Ce fut vers la fin du XVe siècle que les Vénitiens inventèrent le procédé du raffinage, aujourd’hui porté à un tel degré de perfection. Ce fut en 1520 que la culture de la canne à sucre fut introduite aux Antilles. Un siècle plus tard, le sucre valait encore 3 francs à 3 fr. 50 le kilogramme ; en 1775, la production totale ne dépassait pas 245 millions de kilogrammes, dont 30 millions fournis par Cuba et Puerto-Rico, 80 millions par les Antilles anglaises, 83 millions par les Antilles françaises.

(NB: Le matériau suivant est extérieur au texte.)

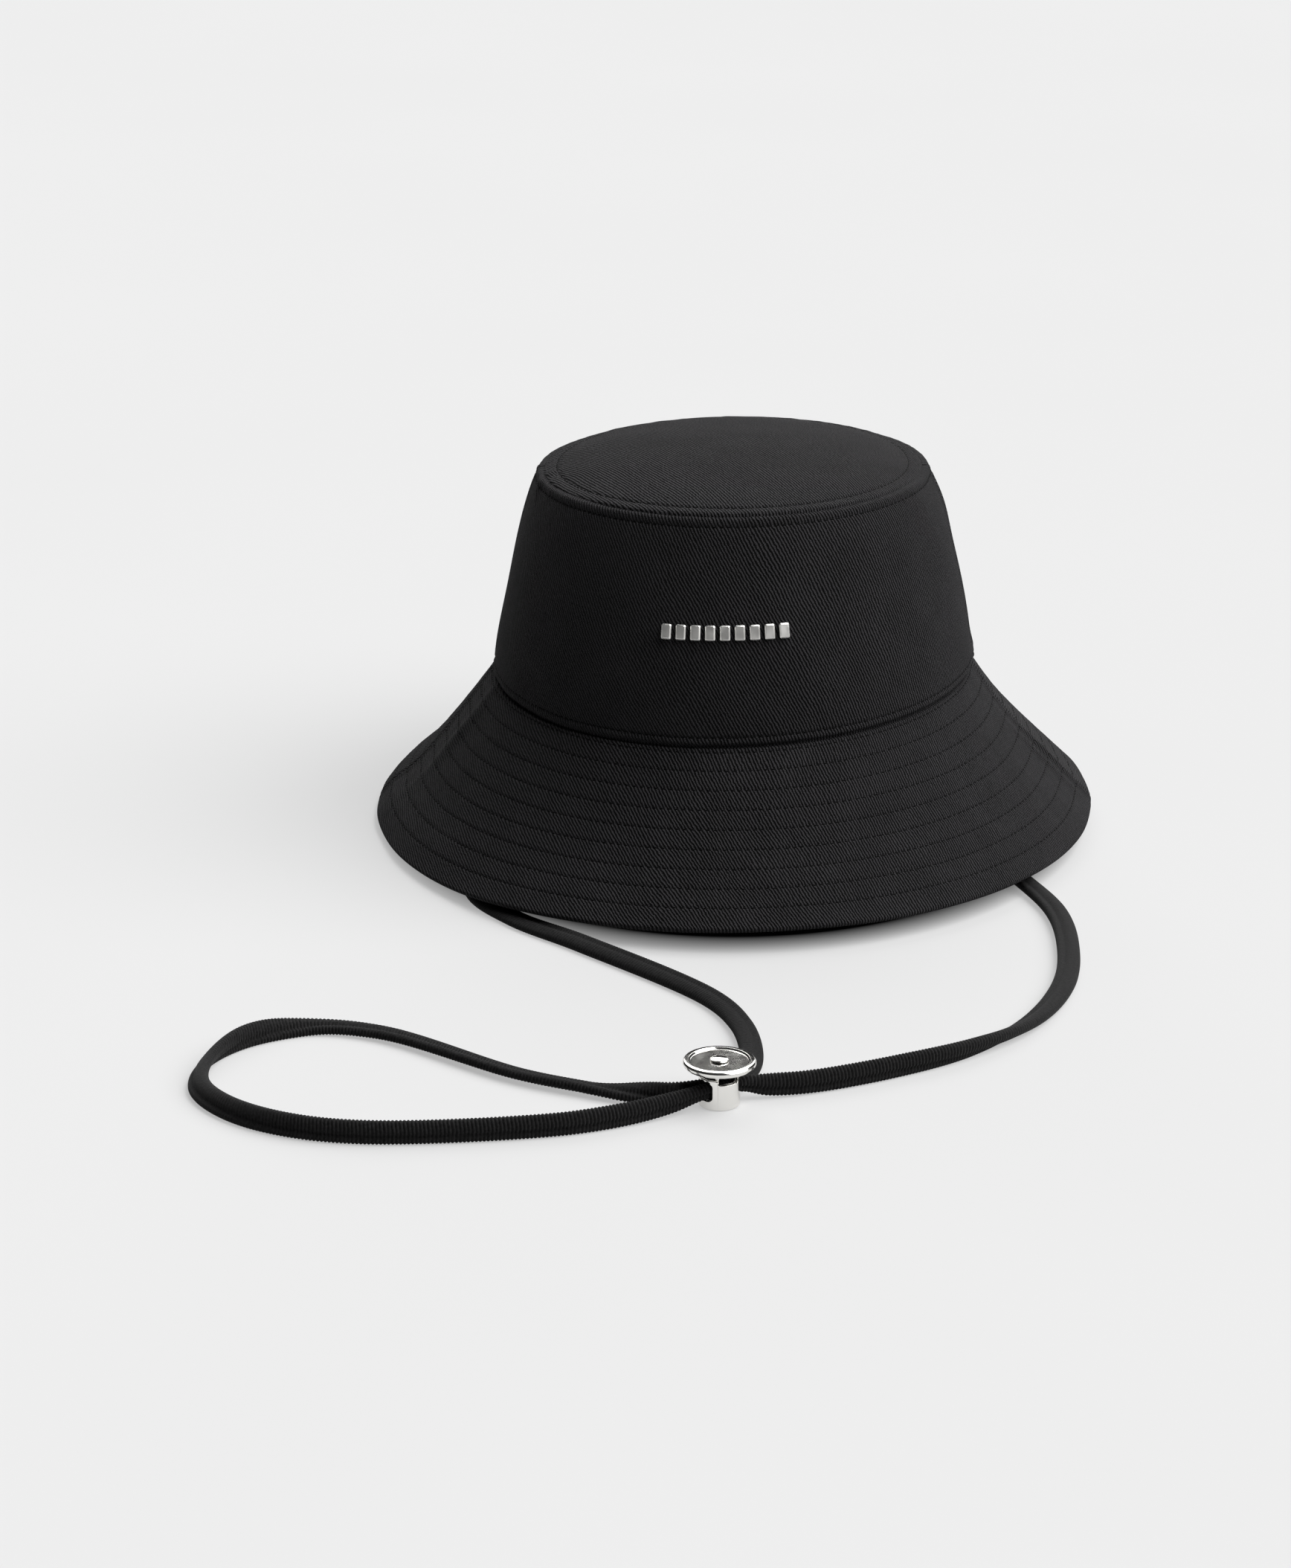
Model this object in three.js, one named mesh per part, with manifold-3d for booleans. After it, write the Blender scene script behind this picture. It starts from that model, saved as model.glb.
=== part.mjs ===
// Bucket hat with a chin cord and a spring cord lock.
// Millimetres, +Z up. The front of the hat faces -Y, its right-hand side as seen from there is +X, and it
// lies on z = 0 with the cord and the lock in front of it. Angles run round +Z from +X, so the front is 270.

import * as THREE from "three";
import { mergeVertices } from "three/addons/utils/BufferGeometryUtils.js";
import Module from "manifold-3d";

const wasm = await Module();
wasm.setup();

// Outline of the outside of the hat: three ovals, as half-width x, half-length y and height.
const BASE_RING = { x: 87.5, y: 101.5, shift: 0, height: 58, riseRight: 2.4, riseFront: 0 };
const TIP_RING = { x: 69.7, y: 80.5, shift: -0.3, height: 132.5, riseRight: 1.4, riseFront: 3 };
const EDGE_RING = { x: 132.9, y: 152.5, shift: 1.3, leftHeight: 1.95, rightRise: 4.7, frontRise: 5 };
const CROWN_BULGE = 0.122; // how far the crown side swells between its seams
const DOME_RISE = 10; // of the crown tip above its seam
const DOME_POWER = 2.17; // higher is flatter in the middle
const BRIM_SAG = 0.042; // of the brim's slope below a straight line, as a share of its width

// Layers, as depths below the outside.
const CROWN_CLOTH = [0, 0.9];
const BRIM_TOP = [0, 0.7];
const BRIM_INTERLINING = [1.0, 1.5];
const BRIM_UNDER = [1.8, 2.5];
const SWEATBAND = [1.3, 2.5];
const LABEL = [3.0, 3.3];
const BACKING = [1.5, 2.2];
const LINING = [3.5, 3.9];

// Where each layer starts and ends, as shares of the way from one seam to the next.
const CROWN_REACH = [0.006, 0.984];
const BRIM_REACH = [0, 1];
const INTERLINING_REACH = [0.01, 0.965];
const SWEATBAND_REACH = [0.008, 0.36];
const LABEL_REACH = [0.1, 0.3];
const BACKING_REACH = [0.455, 0.56];
const LINING_REACH = [0.39, 0.972];
const LINING_TIP_RIM = 0.05;
const LABEL_HALF_ANGLE = 0.12;
const SEAM_HALF_ANGLE = 0.0025; // half of the gap between two panels sewn side by side

// Divisions: round half of the hat, and across a panel.
const HALF_COLUMNS = 22;
const CROWN_ROWS = 5;
const BRIM_ROWS = 4;
const TIP_ROWS = 3;
const LINING_ROWS = 2;

// Metal studs across the front of the crown.
const STUD = { count: 9, pitch: 5.1, width: 2.7, height: 4.5, flat: 0.4, bevel: 0.45, stand: 0.3 };
const STUD_ROW_SHARE = 0.508; // height of the row on the crown side
const STUD_POST_RADIUS = 0.75;
const STUD_HEAD = { radius: 1.35, top: -2.5, thickness: 0.5 };
const STUD_HOLE_RADIUS = 1.05;

// Folded tape tabs that hold the ends of the chin cord inside the side seams.
const TAB = { x: 83, y: -5, width: 12, height: 10, thickness: 1.4, corner: 2, aboveSeam: 0.8 };

// Cord lock. Heights are above the floor, along the lock's own axis.
const LOCK = { x: 3.7, y: -280.3, turn: 32 };
const BARREL = { radius: 6.6, bore: 5.9, floor: 0.7, top: 10.2, round: 0.4 };
const BARREL_SLOT = { width: 8.6, bottom: 2.9, top: 9.1, corner: 1.5 };
const BARREL_WINDOW = { width: 7.4, bottom: 8.6, top: 12, corner: 0.6 };
const PLUNGER = { radius: 5.6, bottom: 2.5, top: 12.5, chamfer: 0.3 };
const PLUNGER_SLOT = { width: 8.3, bottom: 3.2, top: 10.9, corner: 0.8 };
const PLUNGER_WINDOW = { width: 6, bottom: 8.2, top: 10.9, corner: 0.8 };
const RIVET_HOLE = { radius: 1.6, counterbore: 2.4, counterboreTop: 11.7 };
const SPRING = { wire: 0.18, bottom: 1.2, top: 2.0, wide: 4.6, narrow: 2.4, turns: 3, steps: 33 };
const ROUND = 32; // divisions round the lock's turned parts
const POST_SIDES = 8; // of a stud's post, its head and its hole

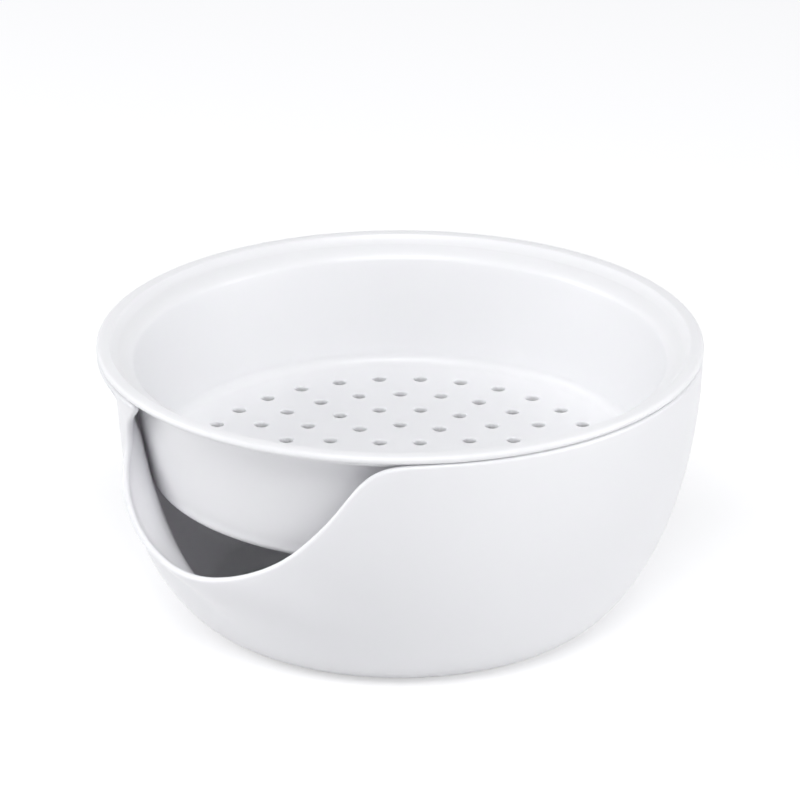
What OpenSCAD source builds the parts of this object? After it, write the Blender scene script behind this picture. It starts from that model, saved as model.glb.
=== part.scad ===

Ces chiffres allaient promptement s’accroître et les prix rapidement baisser. En 1836, Cuba seule produisait déjà 110 millions de kilogrammes et les plantations de la Louisiane, alors à leur début, 60 millions. Mais ces plantations ne devaient pas suffire aux besoins des États-Unis. La population y augmentait dans une autre mesure que la capacité, de production, laquelle atteignait son maximum en 1861 : 460 000 barriques ; force était de demander, en 1891. 1 741 738 611 kilogrammes de sucre à l’importation pour combler l’écart entre la production et la consommation. Par sa position géographique, Cuba, devenait, dès 1860, le principal marché producteur des États de l’Est, et sa récolte sucrière oscillait entre 600 000 et 750 000 tonnes à l’année, alors que celle de la Louisiane n’excédait pas 145 000.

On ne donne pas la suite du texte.